Sıradan bir kabile reisinin oğlu olarak dünyaya gelen Cengiz henüz dokuz yaşında iken babasını kaybetti. Babasının ölümünden sonra hayat Cengiz için tamamen bir trajediye dönüşmüştür. İlk olarak kabilesi küçük bir çocuğun reisliğini kabul etmeyerek Cengiz ve ailesini bozkırda bir başlarına bırakarak terk ettiler. Bir çok insanın bitmesinin veya yıkılmasının başlangıcı olması gerekirken; Cengiz inadına mücade etmeye başladı. Annesinin desteği ile kardeşlerine bakmanın, bozkırda yalnız yaşamanın çarelerini üretti. Belki aç ve bitkin olduğu günler oldu ama hayat mücadelesin ve azminden hiçbir zaman taviz vermedi.

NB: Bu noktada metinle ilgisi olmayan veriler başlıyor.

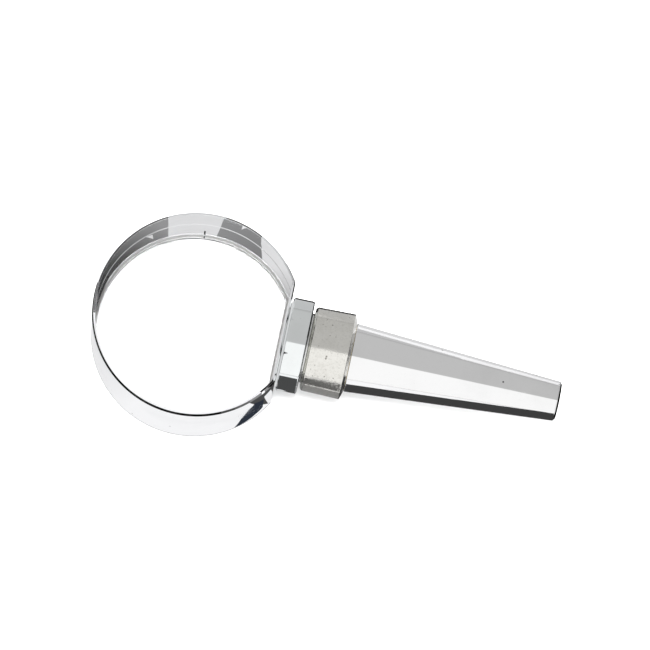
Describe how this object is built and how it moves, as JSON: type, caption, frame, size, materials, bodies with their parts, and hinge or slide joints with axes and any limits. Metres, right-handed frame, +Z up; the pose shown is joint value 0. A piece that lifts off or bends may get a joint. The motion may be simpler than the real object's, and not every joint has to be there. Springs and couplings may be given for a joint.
{
  "type": "hand magnifier",
  "caption": "Hand magnifier: a clear lens low in a deep round band with one flat side, and a tapered round handle that screws into a flange on the flat.",
  "frame": {"origin": "centre of the whole object's footprint, on the plane that the lens band stands on", "axes": "+Z up along the optical axis, +X along the handle away from the lens, +Y to its left"},
  "size_m": [0.1784, 0.078, 0.038],
  "materials": {
    "chrome_band": "polished",
    "chrome_flange": "polished",
    "chrome_handle": "polished",
    "aged_nickel": "satin",
    "ring_metal": "satin",
    "screw_steel": "satin",
    "bush_brass": "satin",
    "lens_glass": "gloss"
  },
  "bodies": {
    "lens_head": {"lens_band": "chrome_band", "lens": "lens_glass", "lens_seat_ring": "ring_metal", "lens_snap_ring": "ring_metal", "flange": "chrome_flange", "flange_screws": "screw_steel"},
    "ferrule": {"ferrule": "aged_nickel", "neck_washer": "ring_metal"},
    "handle": {"handle_stud": "screw_steel", "handle_bush": "bush_brass", "handle_shell": "chrome_handle", "end_cap": "chrome_handle"}
  },
  "joints": [
    {"name": "ferrule_slide", "type": "slide", "parent": "lens_head", "child": "ferrule", "axis": [1, 0, 0], "range_m": [0, 0.0075]},
    {"name": "handle_unscrew", "type": "hinge", "parent": "ferrule", "child": "handle", "pos_m": [0, 0, 0.019], "axis": [1, 0, 0], "range_deg": [0, 2160]}
  ],
  "couplings": [
    {"joint": "handle_unscrew", "follows": "ferrule_slide", "rad_per_m": 5026.5}
  ]
}
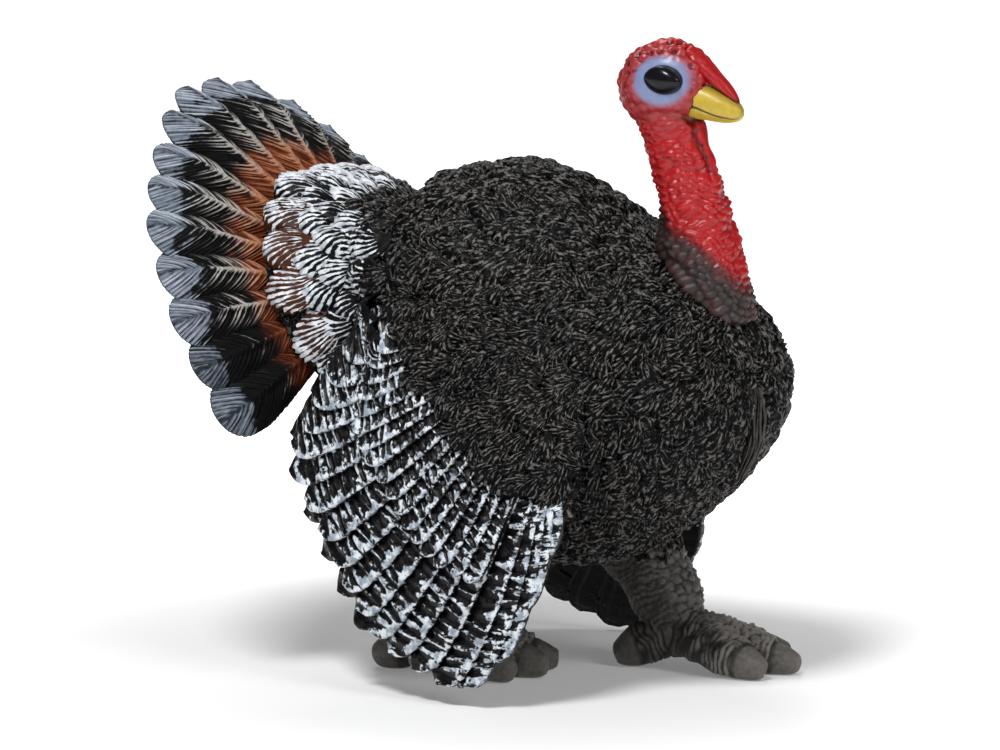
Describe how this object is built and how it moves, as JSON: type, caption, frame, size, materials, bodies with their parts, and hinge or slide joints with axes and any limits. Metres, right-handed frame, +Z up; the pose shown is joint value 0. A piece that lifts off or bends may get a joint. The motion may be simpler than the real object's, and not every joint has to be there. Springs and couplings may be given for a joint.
{
  "type": "turkey figure",
  "caption": "Moulded turkey decoy figure in strut: fanned tail, drooped barred wings, bare red neck, one foot forward.",
  "frame": {"origin": "on the ground, at the bottom centre of the whole figure's bounding box", "axes": "+X from tail to breast, the way the bird faces; +Y to the bird's left; +Z up"},
  "size_m": [0.0644, 0.0538, 0.0634],
  "materials": {
    "body_black": "satin, hand painted",
    "skin_red": "satin, hand painted",
    "snood_red": "satin, hand painted",
    "beak_yellow": "satin, hand painted",
    "eye_black": "gloss",
    "beard_black": "satin",
    "tail_paint": "dry-brushed",
    "covert_white": "dry-brushed",
    "wing_barred": "dry-brushed",
    "leg_grey": "matte"
  },
  "bodies": {
    "root": {"torso_shell_right": "body_black", "torso_shell_left": "body_black", "neck_and_head": "skin_red", "beak": "beak_yellow", "snood": "snood_red", "eye_right": "eye_black", "eye_left": "eye_black", "beard": "beard_black", "tail_fan": "tail_paint", "tail_coverts": "covert_white", "wing_right": "wing_barred", "wing_left": "wing_barred", "leg_right": "leg_grey", "leg_left": "leg_grey"}
  },
  "joints": []
}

Cengiz için hayat hiç de kolay geçmiyordu. Sıradaki sınavı başlıyordu. Dokuz yaşında iken nişanlandığı Börte ile evlenerek birazcık olsun mutlu olmak istiyordu ama yine olmadı. Bu kez de babasından miras kalan bir düşmanlığın intikamını almak için Cengiz’den eşi Börte’yi kaçırdılar. Cengiz aradan aylar geçtikten sonra baba dostu Tuğrul ve kan kardeşi Camuka’nın yardımları ile Börte’yi kurtardı. Cengiz eşini kurtardığında hamile idi. Belki de Cengiz’in tamamen biteceği nokta burası olması gerekirken O hem Börte’yi hem de karnındaki çocuğunu kabullendi ve kendi çocuğu olarak kabul ettiğini herkese duyurdu.

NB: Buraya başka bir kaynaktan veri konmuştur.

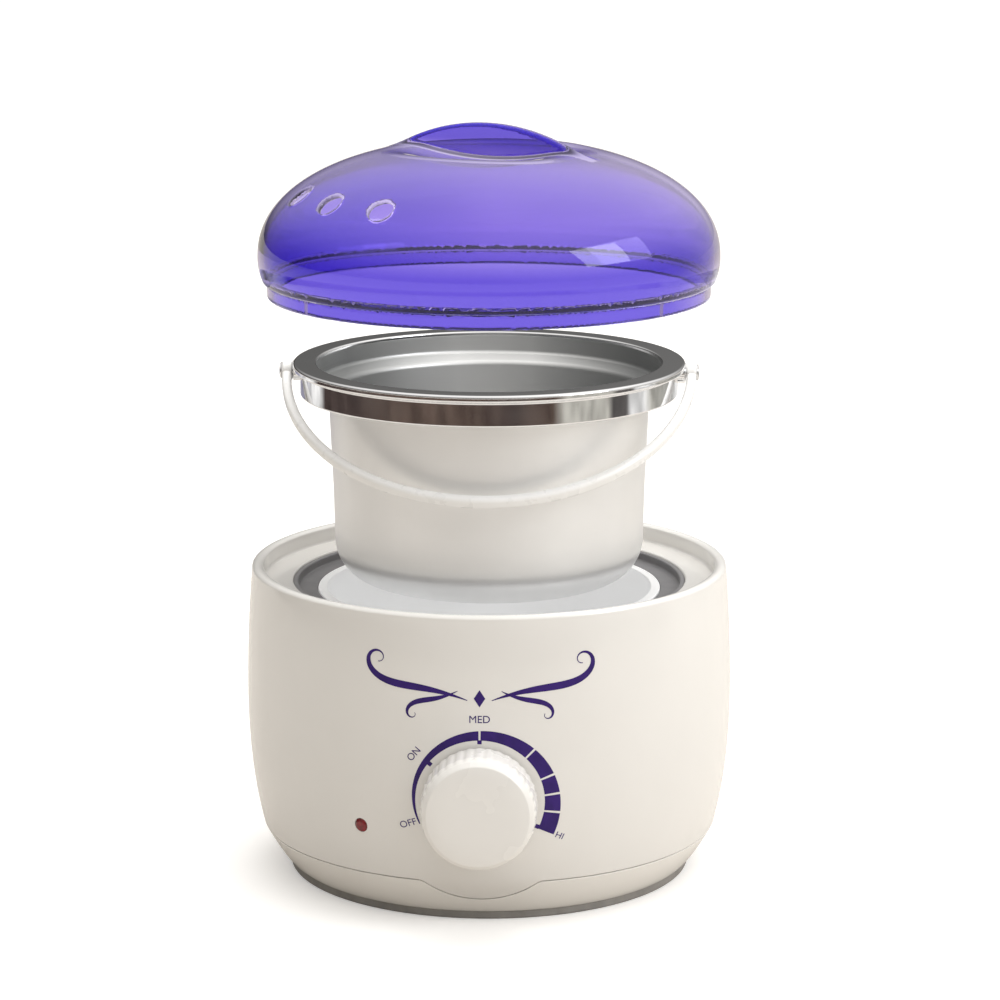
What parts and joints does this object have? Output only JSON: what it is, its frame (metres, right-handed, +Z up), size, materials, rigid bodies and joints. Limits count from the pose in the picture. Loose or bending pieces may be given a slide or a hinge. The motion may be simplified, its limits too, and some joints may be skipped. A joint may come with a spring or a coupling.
{
  "type": "wax warmer",
  "caption": "Round table-top wax warmer with a dial on its front, a lift-out pot with a swinging bail, and a see-through domed lid.",
  "frame": {"origin": "centre of the foot ring, on the surface that the warmer stands on", "axes": "+Z up along the axis of the well and the pot; the dial faces -Y, with +X to its right as a person sees it"},
  "size_m": [0.152, 0.1684, 0.234],
  "materials": {
    "housing_plastic": "glossy warm white moulded plastic",
    "cover_plastic": "glossy warm white moulded plastic",
    "foot_rubber": "matt grey rubber",
    "zinc_steel": "zinc plated",
    "collar_plastic": "satin grey heat-resistant plastic",
    "well_aluminium": "drawn satin aluminium",
    "heater_silicone": "orange silicone",
    "fuse_case": "glazed case",
    "thermostat_ceramic": "unglazed ceramic",
    "brass": "plain",
    "pilot_red": "clear red lens",
    "led_red": "moulded epoxy",
    "board_green": "solder mask",
    "terminal_plastic": "natural nylon",
    "lead_blue": "PVC insulation",
    "lead_red": "silicone insulation",
    "gland_rubber": "white rubber",
    "knob_plastic": "satin white moulded plastic",
    "pot_aluminium": "spun satin aluminium",
    "rim_chrome": "polished",
    "bail_white": "white powder coat",
    "lid_purple": "clear purple moulded plastic",
    "dial_print": "printed ink"
  },
  "bodies": {
    "base": {"housing": "housing_plastic", "bottom_cover": "cover_plastic", "foot_ring": "foot_rubber", "housing_screws": "zinc_steel", "well_collar": "collar_plastic", "heating_well": "well_aluminium", "well_bridge": "zinc_steel", "bridge_screws": "zinc_steel", "stud_nut": "zinc_steel", "heater_band": "heater_silicone", "heater_clamp": "zinc_steel", "clamp_screw": "zinc_steel", "thermal_fuse": "fuse_case", "fuse_clip": "zinc_steel", "thermostat_body": "thermostat_ceramic", "thermostat_nut": "brass", "indicator_lens": "pilot_red", "indicator_led": "led_red", "led_board": "board_green", "terminal_block": "terminal_plastic", "supply_leads": "lead_blue", "heater_leads": "lead_red", "cord_gland": "gland_rubber"},
    "control": {"knob": "knob_plastic", "knob_clip": "zinc_steel", "thermostat_shaft": "zinc_steel"},
    "contact": {"contact_arm": "brass"},
    "pot": {"pot_shell": "pot_aluminium", "pot_rim": "rim_chrome", "bail_ears": "rim_chrome"},
    "pivots": {"bail_pins": "rim_chrome"},
    "handle": {"bail": "bail_white"},
    "cover": {"lid": "lid_purple"}
  },
  "joints": [
    {"name": "pot_lift", "type": "slide", "parent": "base", "child": "pot", "axis": [0, 0, 1], "range_m": [-0.0614, 0.012]},
    {"name": "pins_settle", "type": "hinge", "parent": "pot", "child": "pivots", "pos_m": [0, 0, 0.1568], "axis": [-1, 0, 0], "range_deg": [-5.6, 28.1]},
    {"name": "bail_swing", "type": "hinge", "parent": "pivots", "child": "handle", "pos_m": [0, 0, 0.1568], "axis": [-1, 0, 0], "range_deg": [0, 236]},
    {"name": "lid_lift", "type": "slide", "parent": "pot", "child": "cover", "axis": [0, 0, 1], "range_m": [-0.0277, 0.06]},
    {"name": "knob_turn", "type": "hinge", "parent": "base", "child": "control", "pos_m": [0, -0.08, 0.0405], "axis": [0, 1, 0], "range_deg": [0, 229]},
    {"name": "contact_flex", "type": "hinge", "parent": "base", "child": "contact", "pos_m": [0.009, -0.064, 0.031], "axis": [0, 1, 0], "range_deg": [0, 4], "stiffness_Nm_per_rad": 0.02}
  ],
  "couplings": [
    {"joint": "pins_settle", "follows": "pot_lift", "rad_per_m": -7.9592}
  ]
}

Sıradaki çilesi ise esir düşmekti. Cengiz’i düşmanları kaçırıp bir kafes içine koyarak hapsettiler. Vahşi bir hayvan gibi kafes içinde teşhir ve hakaretler ederek küçük düşürmeye çalıştılar. Ama Cengiz yılmadı, yıkılmadı, pes etmedi. Dostlarının yardımı ile esaretten kurtuldu. Ve sayıları az da olsa ona inanan kişilerin başına geçerek Hanlık yolunda emin adımlarla yürümeye başladı.
Bu kez de kaderinde dostlarının Onu arkasından vurması vardı. Cengiz’in yükselişini hazmedemeyen eski dostları düşman olup karşısına geçtiler. Cengiz hem baba dostu Tuğrul’u hem de kan kardeşi Camuka’yı alt etmeyi başardı. Zor günlerinde yanında olanlara büyük rütbeler verdi. Kan kardeşi Camuka’yı ihanetine rağmen affedebildi. Bunlar, belki de Cengiz’i Han yapan üstün vasıfları idi.
İşte bir zamanlar sıradan bir kabile reisinin oğlu iken; yaşadığı o kadar zorluklara rağmen imparator oldu. Çocukluğunda köpekten korkan birisi iken; düşmanlarının yüreklerine korku salan, hiçbir şeyden korkmayan Cengiz oldu.
Hayatta her şeyimizi kaybedebiliriz belki ama inançlarımızı ve azmimizi kaybettiğimiz gün her şeyimizi kaybetmiş oluruz. Şimdi Cengiz misali olmak zamanı değil mi?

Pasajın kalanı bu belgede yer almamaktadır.